- **PROVIDED DATA**:
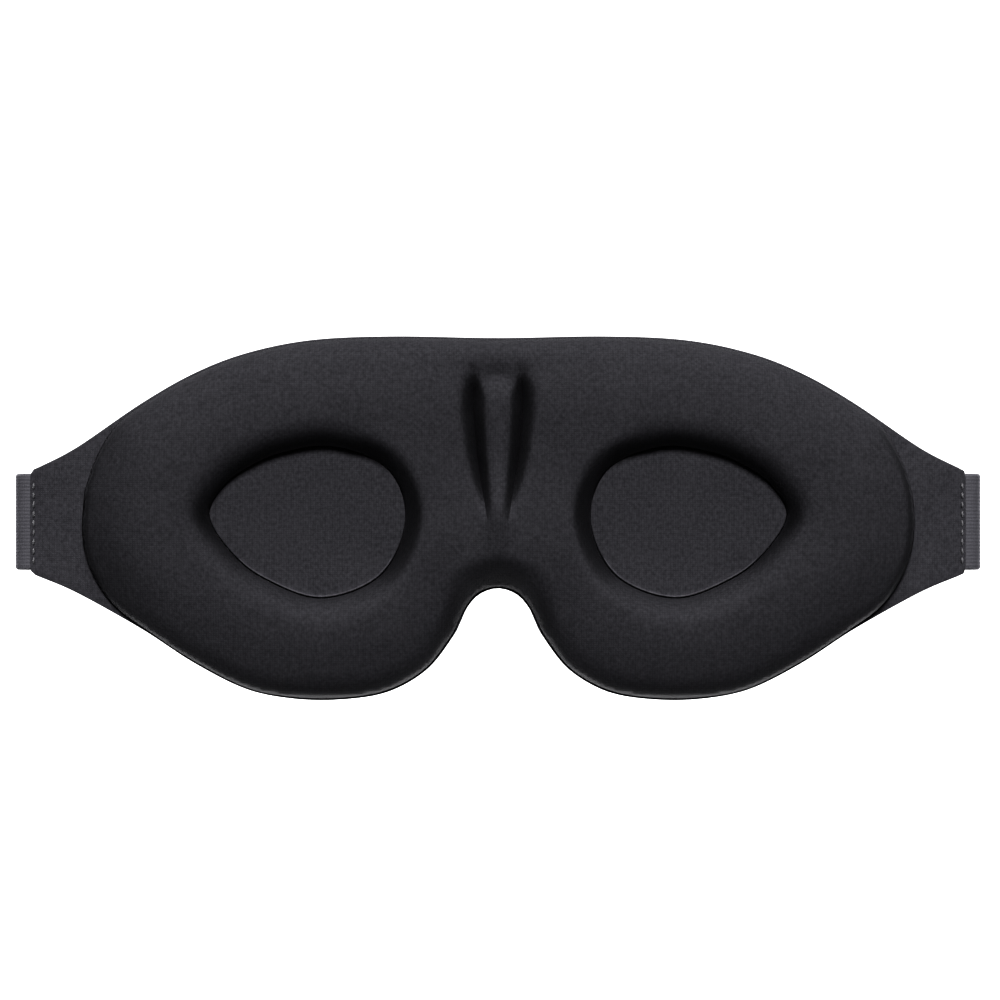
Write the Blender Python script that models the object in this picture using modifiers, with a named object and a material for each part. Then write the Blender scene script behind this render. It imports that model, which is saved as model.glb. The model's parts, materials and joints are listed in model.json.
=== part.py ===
"""Sleep eye mask: moulded pad with two flat-bottomed eye cavities, cloth wings and an elastic strap.

It stands upright as worn. +X is the wearer's right, the face side looks to -Y and +Z is up. The origin is
where the face meets the pad over the nose. Lengths are in millimetres, and MM turns them into metres.
"""

import math

import bmesh
import bpy
import numpy as np
from mathutils import Matrix
from mathutils.geometry import delaunay_2d_cdt

MM = 0.001
GAP = 0.3  # between pieces that touch

# ---- outlines in the X-Z plane, each point given for the right half ----------------------------------------
TOP = [
    (0, 45.4), (26, 45.8), (46, 44.9), (62, 41.7), (75, 36.7), (88, 29.3), (104, 18.5), (114.6, 13.2),
    (115.8, 12.2),
]
BOTTOM = [
    (0, -16.4), (4.5, -17.8), (7.5, -21.0), (9.1, -24.4), (11.1, -28.3), (17.5, -36.4), (27, -41.9),
    (38, -43.8), (50, -43.7), (62, -41.3), (75, -34.8), (88, -26.4), (104, -17.6), (114.6, -13.2),
    (115.8, -12.2),
]
PAD_TOP = [
    (0, 44.5), (26, 44.9), (46, 44.0), (61.7, 40.8), (74.6, 35.8), (86, 29.3), (94, 23.4), (99, 15.8),
    (102, 7.5),
]
PAD_BOTTOM = [
    (0, -15.5), (5.1, -17.1), (8.3, -20.6), (10.0, -24.1), (12.0, -27.9), (18.2, -35.7), (27.4, -41.0),
    (38, -42.9), (50, -42.8), (61.7, -40.5), (74.5, -34.0), (86, -26.6), (94, -20.8), (99, -14.3),
    (102, -7.0), (102.8, 0.3),
]
EYE = [
    (22.8, 0.7), (27.2, 13.0), (40.3, 18.5), (52.5, 17.2), (60.9, 13.8), (67.4, 9.0), (71.2, 1.6),
    (65.8, -7.4), (57.6, -14.0), (43.5, -18.8), (28.9, -13.1),
]

# ---- layers, counted along +Y from the face ----------------------------------------------------------------
PAD_DEPTH = 12.7  # crest of the skin to the pad's base
SKIN = 0.6
LINER_FRONT = PAD_DEPTH + GAP
LINER = 0.5
CORE_FRONT = LINER_FRONT + LINER + GAP
CORE = 1.0  # foam at its pressed edge, and the strap ends sewn between the cloths
CUSHION = 2.4  # how much the foam swells behind the eyes
COVER = 0.5
COVER_BACK = CORE_FRONT + CORE + GAP + COVER
FLOOR_FRONT = 11.5
WING_FROM, WING_LENGTH, WING_BEND = 80.0, 36.0, 5.0  # the wings curve away from the face

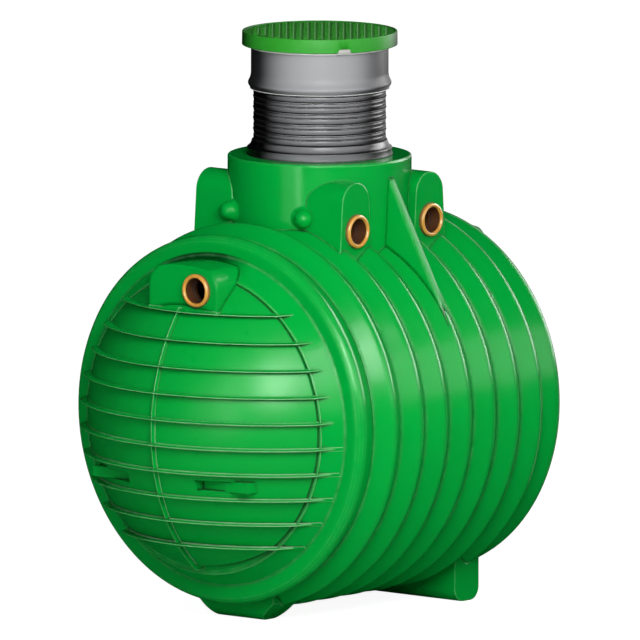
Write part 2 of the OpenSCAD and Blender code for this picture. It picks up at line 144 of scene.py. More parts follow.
def place(tree, group, **inputs):
    """Puts a node group in a material, with its own values."""
    node = tree.nodes.new("ShaderNodeGroup")
    node.node_tree = group
    for key, value in inputs.items():
        socket = node.inputs[key.replace("_", " ")]
        if isinstance(value, bpy.types.NodeSocket):
            tree.links.new(value, socket)
        else:
            socket.default_value = value
    return node


FLOAT, COLOUR, VECTOR = "NodeSocketFloat", "NodeSocketColor", "NodeSocketVector"
print("node helpers ready")

# %% [markdown]
# ## Mould grain
#
# The tank is made in a mould whose steel isn't polished.  The plastic copies
# it: a soft waviness a few centimetres long, and a fine orange peel on top.
# Both are noise in three dimensions, so they need no unwrapping.  The group
# gives a height in metres for a Bump node, and a mask that makes gloss uneven.

# %% Mould grain group
grain_group, g_in, g_out = new_group(
    "mould_grain",
    {"Peel size": (FLOAT, 0.004), "Peel height": (FLOAT, 0.00006),
     "Wave size": (FLOAT, 0.09), "Wave height": (FLOAT, 0.0006)},
    {"Height": FLOAT, "Mask": FLOAT},
)
coords = add(grain_group, "ShaderNodeTexCoord")


def noise_of_size(tree, place_in, size, detail):
    """Noise whose grains are about size metres across."""
    per_metre = add(tree, "ShaderNodeMath", {0: 1.0, 1: size}, operation="DIVIDE")
    return add(tree, "ShaderNodeTexNoise",
               {"Vector": place_in, "Scale": per_metre.outputs[0], "Detail": detail})


peel = noise_of_size(grain_group, coords.outputs["Object"], g_in.outputs["Peel size"], 2.0)
wave = noise_of_size(grain_group, coords.outputs["Object"], g_in.outputs["Wave size"], 1.0)
peel_up = add(grain_group, "ShaderNodeMath",
              {0: peel.outputs[0], 1: g_in.outputs["Peel height"]}, operation="MULTIPLY")
height = add(grain_group, "ShaderNodeMath",
             {0: wave.outputs[0], 1: g_in.outputs["Wave height"], 2: peel_up.outputs[0]},
             operation="MULTIPLY_ADD")
mask = add(grain_group, "ShaderNodeMath",
           {0: peel.outputs[0], 1: wave.outputs[0]}, operation="MULTIPLY")
grain_group.links.new(height.outputs[0], g_out.inputs["Height"])
grain_group.links.new(mask.outputs[0], g_out.inputs["Mask"])
print("group", grain_group.name, "made")

# %% [markdown]
# ## Colour drift
#
# Pigment never mixes perfectly.  Large soft clouds make the same green a
# little lighter here and a little darker there.  The amount stays small, or
# the plastic would look dirty.

# %% Colour drift group
drift_group, d_in, d_out = new_group(
    "colour_drift",
    {"Color": (COLOUR, None), "Cloud size": (FLOAT, 0.5), "Amount": (FLOAT, 0.06)},
    {"Color": COLOUR},
)
drift_coords = add(drift_group, "ShaderNodeTexCoord")
cloud = noise_of_size(drift_group, drift_coords.outputs["Object"], d_in.outputs["Cloud size"], 3.0)
lowest = add(drift_group, "ShaderNodeMath",
             {0: 1.0, 1: d_in.outputs["Amount"]}, operation="SUBTRACT")
highest = add(drift_group, "ShaderNodeMath",
              {0: 1.0, 1: d_in.outputs["Amount"]}, operation="ADD")
level = add(drift_group, "ShaderNodeMapRange",
            {"Value": cloud.outputs[0], "From Min": 0.25, "From Max": 0.75,
             "To Min": lowest.outputs[0], "To Max": highest.outputs[0]})
tinted = add(drift_group, "ShaderNodeVectorMath",
             {0: d_in.outputs["Color"], "Scale": level.outputs[0]}, operation="SCALE")
drift_group.links.new(tinted.outputs[0], d_out.inputs["Color"])
print("group", drift_group.name, "made")

# %% [markdown]
# ## Rubbed edges and painted highlights
#
# Where a tank is dragged and strapped, its outer edges get paler, and the same
# pale colour along edges also paints the highlights that rounded crests and
# corners catch.  A Bevel node tells how far the rounded normal departs from the
# true one, which is large only close to an edge.  Noise breaks the line up.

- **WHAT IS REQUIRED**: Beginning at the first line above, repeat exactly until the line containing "pieces that touch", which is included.

- **SOLUTION TO THE EXERCISE**:
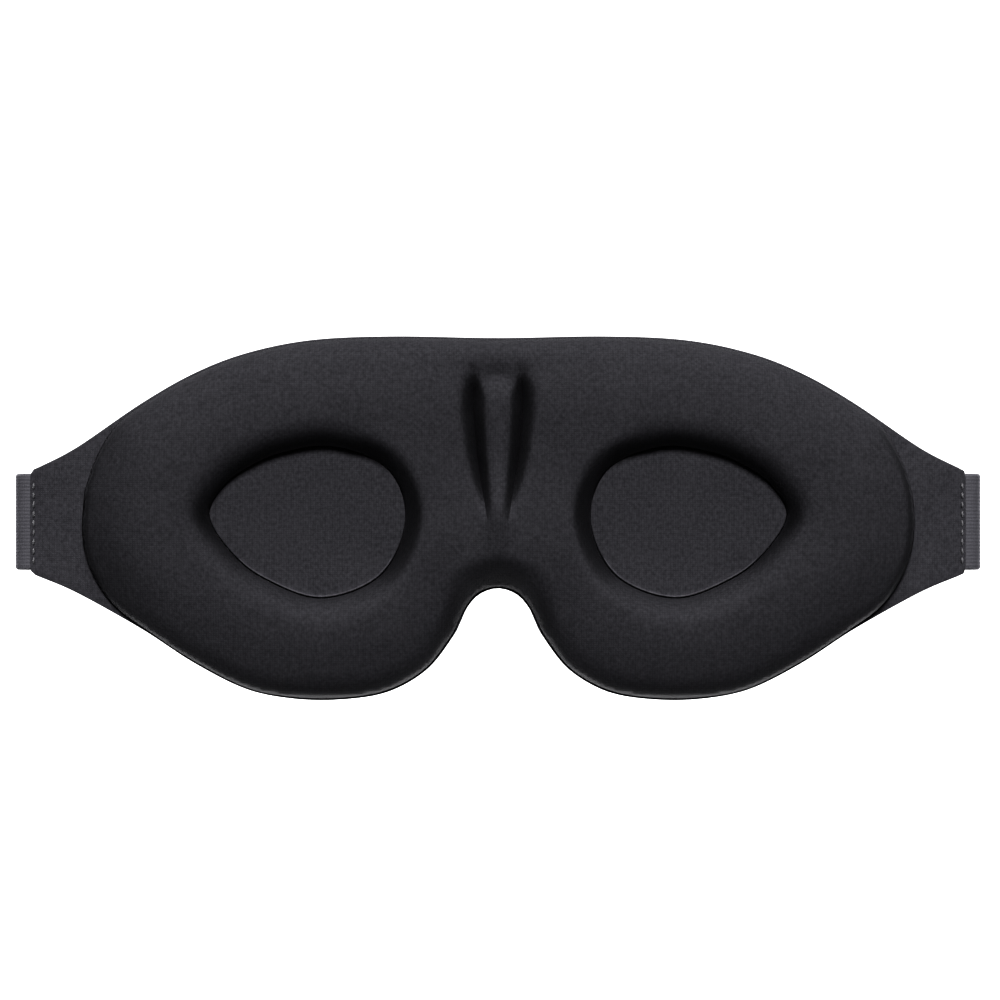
Write the Blender Python script that models the object in this picture using modifiers, with a named object and a material for each part. Then write the Blender scene script behind this render. It imports that model, which is saved as model.glb. The model's parts, materials and joints are listed in model.json.
=== part.py ===
"""Sleep eye mask: moulded pad with two flat-bottomed eye cavities, cloth wings and an elastic strap.

It stands upright as worn. +X is the wearer's right, the face side looks to -Y and +Z is up. The origin is
where the face meets the pad over the nose. Lengths are in millimetres, and MM turns them into metres.
"""

import math

import bmesh
import bpy
import numpy as np
from mathutils import Matrix
from mathutils.geometry import delaunay_2d_cdt

MM = 0.001
GAP = 0.3  # between pieces that touch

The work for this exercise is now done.